Ned and Nelda of course came about because of the Paul and Paula pop tune of that era. It was a lot of fun making those tunes of those times.
It was a lot of fun. You can hear Frank crackin' up at the—on the "Surf Along with Ned And Nelda" he went out of control, laughing, which makes the record even more fun.
"Tijuana Surf" (with Paul multitracking himself) became a long-running number-one record in Mexico. I wrote and played guitar on the B side, an instrumental called "Grunion Run." It was released on Original Sound under the name of the Hollywood Persuaders.
[It was done by] a guy named Dave Aerni. I remember recording it, Aerni was manager and probably found Roman. Ron Roman was possibly Hispanic. Backing him are probably Johnny Williams and Ronnie Williams, both great guitar players. [...] That's Ray Collins of the Mothers on falsetto.
I barely remember working with Frank on the chord progression on the song, and I believe the words in the song. Ron Roman is probably Frank Zappa or Ray Collins. Paul Buff's Pal Recording Studio was one of the first multi-tracked recording studios in the world, and we had 5 tracks to record with. So the back-up group was any or all of us who happened to be there. I believe it was one of the labels the studio had.

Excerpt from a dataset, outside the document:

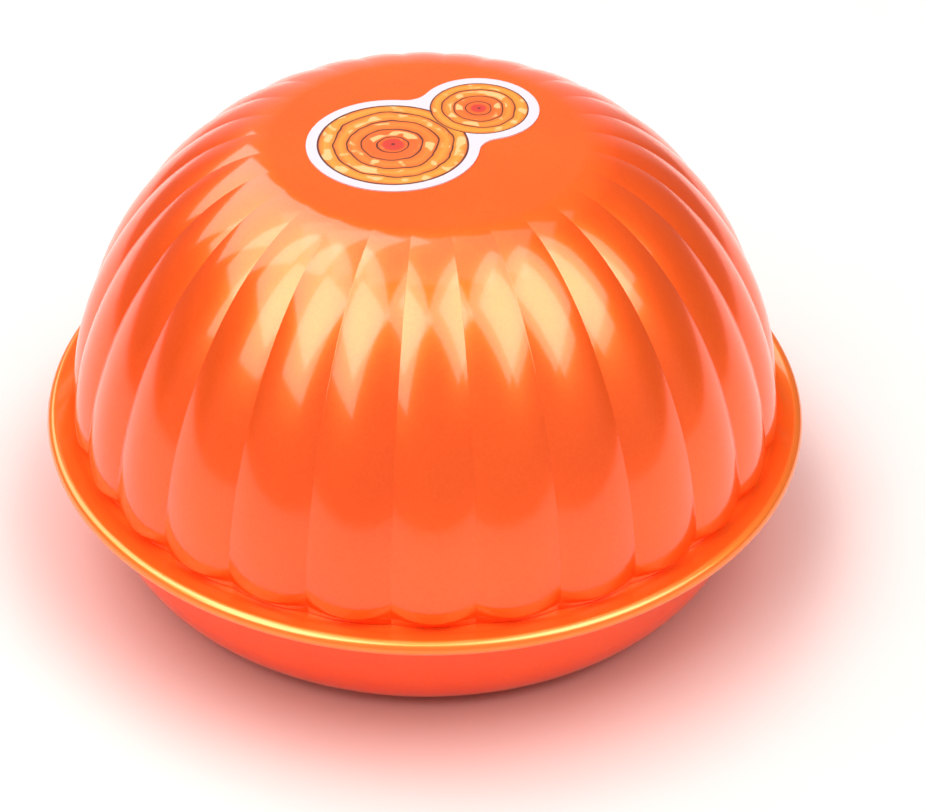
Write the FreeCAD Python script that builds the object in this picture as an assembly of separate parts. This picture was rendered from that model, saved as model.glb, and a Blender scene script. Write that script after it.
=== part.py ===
import FreeCAD, Part
import math
import os

# Onion keeper: a round dish with a flared rim, and a fluted dome lid whose neck plugs into the
# dish's mouth. Millimetres, +Z up. The origin is the middle of the circle that the dish stands on.
# The crest of one flute lies on the -Y side, which is the front.

# Dish
rim_radius = 64.0          # outermost circle of the flared rim
flange_width = 9.8         # from the mouth to the outermost circle
seat_height = 22.8         # flat ring round the mouth that the lid rests on
seat_width = 4.8           # width of that flat ring
flare_angle = 24.5         # rise of the rim outside the seat, in degrees
rim_thickness = 2.4
rim_edge_radius = 1.1      # rounding of the rim's free edge
seat_blend = 3.0           # soft change from the flat seat to the flare
dish_wall = 2.0
floor_thickness = 2.0
side_lean = 0.7            # how much further out the side stands at the rim than at its foot
foot_round = 10.2          # large rounded edge between the side and the bottom
under_rim_fillet = 2.5
foot_recess = 0.8          # height of the hollow inside the foot ring
foot_ring_width = 3.0

# Lid
fit_clearance = 0.3        # between the lid's neck and the dish's mouth
lid_wall = 1.6
neck_depth = 4.0           # how far the neck reaches below the seat
neck_lead = 0.6            # slant at the neck's lower edge that guides it into the mouth
collar_overlap = 3.9       # how far the collar under the flutes reaches over the seat
collar_height = 1.2
collar_scallop = 0.6       # how much the collar follows the flutes above it
flute_overhang = 1.5       # how far the widest flute crest stands out beyond the collar
flute_end_height = 1.0     # from the collar up to the widest circle, where each flute rounds in
valley_lift = 2.2          # how much higher the valleys round in, so that each flute ends in an arch
crown_height = 48.0        # from the widest circle up to the flat top
top_radius = 25.0          # flat round top
dome_fullness = 1.73       # 2 is a true ellipse, less is flatter in the shoulder
flute_count = 28
flute_depth = 1.1          # at the widest circle, from crest to valley
crown_sections = 9         # sections of the loft from the flat top to the widest circle
end_sections = 3           # sections of the loft in the rounded ends of the flutes

# Label on the flat top
label_thickness = 0.2
label_border = 1.7         # plain edge round the printed rings
large_ring_radius = 12.0
small_ring_radius = 8.0
large_ring_place = (-5.5, -1.0)
small_ring_place = (8.5, 10.0)
label_waist_fillet = 4.0   # rounding where the two rings meet

# Worked out from the sizes above
quarter_turn = math.radians(90)
mouth_radius = rim_radius - flange_width
seat_outer_radius = mouth_radius + seat_width
side_radius = mouth_radius + dish_wall
floor_height = foot_recess + floor_thickness
neck_outer_radius = mouth_radius - fit_clearance
neck_inner_radius = neck_outer_radius - lid_wall
neck_bottom = seat_height - neck_depth
web_top = seat_height + lid_wall
collar_radius = mouth_radius + collar_overlap
collar_top = seat_height + collar_height
belly_radius = collar_radius + flute_overhang
belly_level = collar_top + flute_end_height
top_level = belly_level + crown_height


def rounded_outline(corners):
    """A closed outline in the XZ plane through (radius, height, rounding) corners."""
    count = len(corners)
    arcs = []
    for i in range(count):
        before = FreeCAD.Vector(corners[i - 1][0], 0, corners[i - 1][1])
        here = FreeCAD.Vector(corners[i][0], 0, corners[i][1])
        after = FreeCAD.Vector(corners[(i + 1) % count][0], 0, corners[(i + 1) % count][1])
        rounding = corners[i][2]
        if rounding == 0:
            arcs.append((here, None, here))
            continue
        back = (before - here).normalize()
        ahead = (after - here).normalize()
        half = back.getAngle(ahead) / 2
        reach = rounding / math.tan(half)
        bisector = (back + ahead).normalize()
        middle = here + bisector * (rounding / math.sin(half) - rounding)
        arcs.append((here + back * reach, middle, here + ahead * reach))
    edges = []
    for i in range(count):
        start, middle, end = arcs[i]
        if middle is not None:
            edges.append(Part.Arc(start, middle, end).toShape())
        following = arcs[(i + 1) % count][0]
        if (following - end).Length > 1e-6:
            edges.append(Part.makeLine(end, following))
    return Part.Wire(edges)


def turned(corners):
    """A solid of revolution about Z from an outline."""
    face = Part.Face(rounded_outline(corners))
    return face.revolve(FreeCAD.Vector(0, 0, 0), FreeCAD.Vector(0, 0, 1), 360)


def upright_disc(radius, bottom, top, x=0, y=0):
    """A solid cylinder between two heights."""
    return Part.makeCylinder(radius, top - bottom, FreeCAD.Vector(x, y, bottom))


def rim_corners():
    """Lower and upper corner of the rim's free edge, placed so that the rounding of the lower one
    reaches the outermost circle."""
    slope = math.radians(flare_angle)
    half_thickness = rim_thickness / 2
    round_center = rim_radius - rim_edge_radius - (half_thickness - rim_edge_radius) * math.sin(slope)
    middle = round_center + rim_edge_radius * math.cos(slope)
    upper_r = middle - half_thickness * math.sin(slope)
    upper_z = seat_height + (upper_r - seat_outer_radius) * math.tan(slope)
    lower_r = upper_r + rim_thickness * math.sin(slope)
    lower_z = upper_z - rim_thickness * math.cos(slope)
    return (lower_r, lower_z), (upper_r, upper_z)


def dish():
    """The bowl, its foot ring, the flat seat and the flared rim, moulded in one piece."""
    lower, upper = rim_corners()
    under_rim = lower[1] - (lower[0] - side_radius) * math.tan(math.radians(flare_angle))
    foot_radius = side_radius - side_lean
    ring_inner_radius = foot_radius - foot_round - foot_ring_width
    bore_end = neck_bottom - fit_clearance
    return turned([
        (0, foot_recess, 0),
        (ring_inner_radius - foot_recess, foot_recess, 0),
        (ring_inner_radius, 0, 0),
        (foot_radius, 0, foot_round),
        (side_radius, under_rim, under_rim_fillet),
        (lower[0], lower[1], rim_edge_radius),
        (upper[0], upper[1], rim_edge_radius),
        (seat_outer_radius, seat_height, seat_blend),
        (mouth_radius, seat_height, 0),
        (mouth_radius, bore_end, 0),
        (foot_radius - dish_wall, floor_height, foot_round - dish_wall),
        (0, floor_height, 0),
    ])


def crest_point(turn, inset):
    """The flute crest at an angle round the dome's profile: 90 degrees at the flat top, 0 at the
    widest circle. The inside of the wall is the same curve, inset by the wall."""
    power = 2 / dome_fullness
    out = (belly_radius - inset - top_radius) * math.cos(turn) ** power
    up = (crown_height - inset) * abs(math.sin(turn)) ** power
    return top_radius + out, belly_level + math.copysign(up, turn)


def crown_stations(inset):
    """Crest and valley points of the sections from the flat top down to the widest circle. The
    flutes start at nothing on the edge of the flat top, deepen fast at first and then ever slower,
    as a sine does over its first quarter."""
    turns = [quarter_turn * (1 - i / crown_sections) for i in range(crown_sections + 2)]
    crests = [crest_point(turn, inset) for turn in turns]
    reach = [0.0]
    for (r0, z0), (r1, z1) in zip(crests, crests[1:]):
        reach.append(reach[-1] + math.hypot(r1 - r0, z1 - z0))
    stations = []
    for i in range(crown_sections + 1):
        r, z = crests[i]
        depth = flute_depth * math.sin(quarter_turn * reach[i] / reach[crown_sections])
        before = crests[max(i - 1, 0)]
        after = crests[i + 1]
        run, fall = after[0] - before[0], before[1] - after[1]
        length = math.hypot(run, fall)
        stations.append(((r, z), (r - depth * fall / length, z - depth * run / length)))
    belly_crest, belly_valley = stations[-1]
    stations[-1] = (belly_crest, (belly_valley[0], belly_valley[1] + valley_lift))
    return stations


def end_stations(inset, foot_level):
    """Crest and valley points of the sections where the flutes round in to the collar, each over
    a quarter of an ellipse."""
    foot_crest = collar_radius - inset
    foot_valley = foot_crest - collar_scallop
    belly_crest = belly_radius - inset
    belly_valley = belly_crest - flute_depth
    stations = []
    for i in range(1, end_sections + 1):
        turn = quarter_turn * i / end_sections
        crest = foot_crest + (belly_crest - foot_crest) * math.cos(turn)
        valley = foot_valley + (belly_valley - foot_valley) * math.cos(turn)
        drop = (belly_level - foot_level) * math.sin(turn)
        valley_drop = (belly_level + valley_lift - foot_level) * math.sin(turn)
        stations.append(((crest, belly_level - drop), (valley, belly_level + valley_lift - valley_drop)))
    return stations


def fluted_ring(crest, valley):
    """One section of the lid: an arc for each flute, from valley over crest to valley."""
    pitch = 2 * math.pi / flute_count
    edges = []
    for i in range(flute_count):
        middle = i * pitch - quarter_turn
        points = []
        for angle, (r, z) in ((middle - pitch / 2, valley), (middle, crest), (middle + pitch / 2, valley)):
            points.append(FreeCAD.Vector(r * math.cos(angle), r * math.sin(angle), z))
        edges.append(Part.Arc(points[0], points[1], points[2]).toShape())
    return Part.Wire(edges)


def fluted_dome(inset, foot_level):
    """A solid dome with the flutes lofted down its side."""
    stations = crown_stations(inset) + end_stations(inset, foot_level)
    return Part.makeLoft([fluted_ring(crest, valley) for crest, valley in stations], True)


def collar():
    """The low band between the flutes' ends and the seat."""
    crest = (collar_radius, seat_height)
    valley = (collar_radius - collar_scallop, seat_height)
    return Part.Face(fluted_ring(crest, valley)).extrude(FreeCAD.Vector(0, 0, collar_height))


def neck():
    """The plug under the collar, still solid, with its slanted lower edge."""
    return turned([
        (0, neck_bottom, 0),
        (neck_outer_radius - neck_lead, neck_bottom, 0),
        (neck_outer_radius, neck_bottom + neck_lead, 0),
        (neck_outer_radius, seat_height, 0),
        (0, seat_height, 0),
    ])


def lid():
    """The fluted dome with its flat top, its collar and its neck, moulded in one piece with an
    even wall. The collar's flat underside rests on the dish's seat."""
    outside = fluted_dome(0, collar_top).fuse([collar(), neck()])
    bore = upright_disc(neck_inner_radius, neck_bottom, web_top)
    shell = outside.cut(fluted_dome(lid_wall, web_top)).cut(bore).removeSplitter()
    return shell.Solids[0]


def label():
    """A thin film on the flat top: two round fields that merge, each with a plain border."""
    fields = [
        (large_ring_place, large_ring_radius + label_border),
        (small_ring_place, small_ring_radius + label_border),
    ]
    top = top_level + label_thickness
    discs = [upright_disc(radius, top_level, top, place[0], place[1]) for place, radius in fields]
    film = discs[0].fuse(discs[1]).removeSplitter()
    notches = [edge for edge in film.Edges if is_notch(edge, fields)]
    return film.makeFillet(label_waist_fillet, notches).Solids[0]


def is_notch(edge, fields):
    """True for an upright edge where the two round fields meet."""
    middle = edge.CenterOfMass
    return all(abs(math.hypot(middle.x - place[0], middle.y - place[1]) - radius) < 1e-3
               for place, radius in fields)


os.makedirs("parts", exist_ok=True)
for name, shape in (("dish", dish()), ("fluted_lid", lid()), ("top_label", label())):
    shape.exportStep("parts/" + name + ".step")
    print(name, shape.ShapeType, "valid", shape.isValid(), "volume", round(shape.Volume, 1), "mm3")
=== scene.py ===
import math
import bpy
from mathutils import Matrix, Vector


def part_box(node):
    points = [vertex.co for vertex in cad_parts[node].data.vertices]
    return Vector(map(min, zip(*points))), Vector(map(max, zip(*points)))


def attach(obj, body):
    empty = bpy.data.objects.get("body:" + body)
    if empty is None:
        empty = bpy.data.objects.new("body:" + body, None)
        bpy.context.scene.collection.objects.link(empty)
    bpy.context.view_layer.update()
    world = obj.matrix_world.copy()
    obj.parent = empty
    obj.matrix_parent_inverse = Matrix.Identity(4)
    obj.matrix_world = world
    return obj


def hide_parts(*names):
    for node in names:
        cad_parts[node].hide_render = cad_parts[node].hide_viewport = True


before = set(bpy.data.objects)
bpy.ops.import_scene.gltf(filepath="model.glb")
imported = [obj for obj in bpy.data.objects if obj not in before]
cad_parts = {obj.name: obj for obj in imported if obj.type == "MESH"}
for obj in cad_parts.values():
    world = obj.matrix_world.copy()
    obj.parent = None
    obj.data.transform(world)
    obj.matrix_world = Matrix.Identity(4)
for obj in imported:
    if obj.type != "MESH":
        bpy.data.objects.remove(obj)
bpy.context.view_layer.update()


# The dish: a shallow round bowl with a flat seat round its mouth and a flared rim, injection
# moulded in one piece from glossy pearl orange plastic. It stands on a low foot ring.
dish_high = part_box("dish")[1]
rim_radius = dish_high.x
flange_width = 0.0098     # from the mouth to the rim's outermost circle
mouth_radius = rim_radius - flange_width
seat_height = 0.0228
seat_width = 0.0048
seat_outer_radius = mouth_radius + seat_width
seat_blend = 0.003        # rounding between the seat and the flare
flare = math.radians(24.5)
rim_thickness = 0.0024
rim_edge_radius = 0.0011
dish_wall = 0.002
side_radius = mouth_radius + dish_wall
side_lean = 0.0007        # how much further out the side stands at the rim than at its foot
foot_radius = side_radius - side_lean
foot_round = 0.0102
foot_ring_width = 0.003
foot_recess = 0.0008
floor_thickness = 0.002
floor_height = foot_recess + floor_thickness
under_rim_fillet = 0.0025
mouth_depth = 0.0043      # the straight part of the mouth, which the lid's neck goes into
bore_end = seat_height - mouth_depth
mould_edge = 0.00025      # the small rounding that a moulded edge has


def rounded_profile(corners, arc_step=math.radians(5)):
    """Points along a profile through (radius, height, rounding) corners, the first and last on
    the axis. Each rounding is a tangent arc."""
    points = [Vector(corners[0][:2])]
    for before, here, after in zip(corners, corners[1:], corners[2:]):
        corner = Vector(here[:2])
        back = (Vector(before[:2]) - corner).normalized()
        ahead = (Vector(after[:2]) - corner).normalized()
        rounding = here[2]
        half = back.angle(ahead) / 2
        reach = rounding / math.tan(half)
        center = corner + (back + ahead).normalized() * rounding / math.sin(half)
        start = corner + back * reach - center
        sweep = math.pi - 2 * half
        turn = math.copysign(sweep, back.x * ahead.y - back.y * ahead.x)
        steps = max(2, round(sweep / arc_step))
        for i in range(steps + 1):
            angle = -turn * i / steps
            points.append(center + Vector((start.x * math.cos(angle) - start.y * math.sin(angle),
                                           start.x * math.sin(angle) + start.y * math.cos(angle))))
    points.append(Vector(corners[-1][:2]))
    return points


def placed(name, data):
    """A new object in the scene."""
    made = bpy.data.objects.new(name, data)
    bpy.context.scene.collection.objects.link(made)
    return made


def skin_between(rings, name):
    """A closed mesh whose first and last rings are single points on the axis."""
    vertices = [rings[0][0]] + [p for ring in rings[1:-1] for p in ring] + [rings[-1][0]]
    count = len(rings[1])
    faces = []
    for i in range(count):
        j = (i + 1) % count
        faces.append((0, 1 + j, 1 + i))
        for k in range(len(rings) - 3):
            a = 1 + k * count
            faces.append((a + i, a + j, a + count + j, a + count + i))
        last = 1 + (len(rings) - 3) * count
        faces.append((last + i, last + j, len(vertices) - 1))
    mesh = bpy.data.meshes.new(name)
    mesh.from_pydata(vertices, [], faces)
    mesh.shade_smooth()
    return placed(name, mesh)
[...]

Bassist Dave Aerni, an early Zappa ally who is present on several Studio Z-era sessions, issued the single. It has been suggested that these lyrics were not the correct ones and that Frank was not around when Ron Roman put his vocal on.
The music and the real lyrics of "Love Of My Life" were written by FZ alone. For the Ron Roman b-side, Dave Aerni changed the lyrics and credited the song to Zappa/Aerni.
I think Dave Aerni recorded Ron Roman's voice on top of a track that Frank and I and Paul Buff had done already that already existed, so I'm on there doing falsetto and background vocals.
[FZ] said Dave Aerni ripped him off by releasing it without his permission. He also said that despite the fact that the label said "Zappa-Aerni" that Dave didn't write anything. He also said that he had the original recording at his house with Ray Collins' original lead vocals. He said he played drums, fuzz bass and guitar and Paul Buff played keyboards.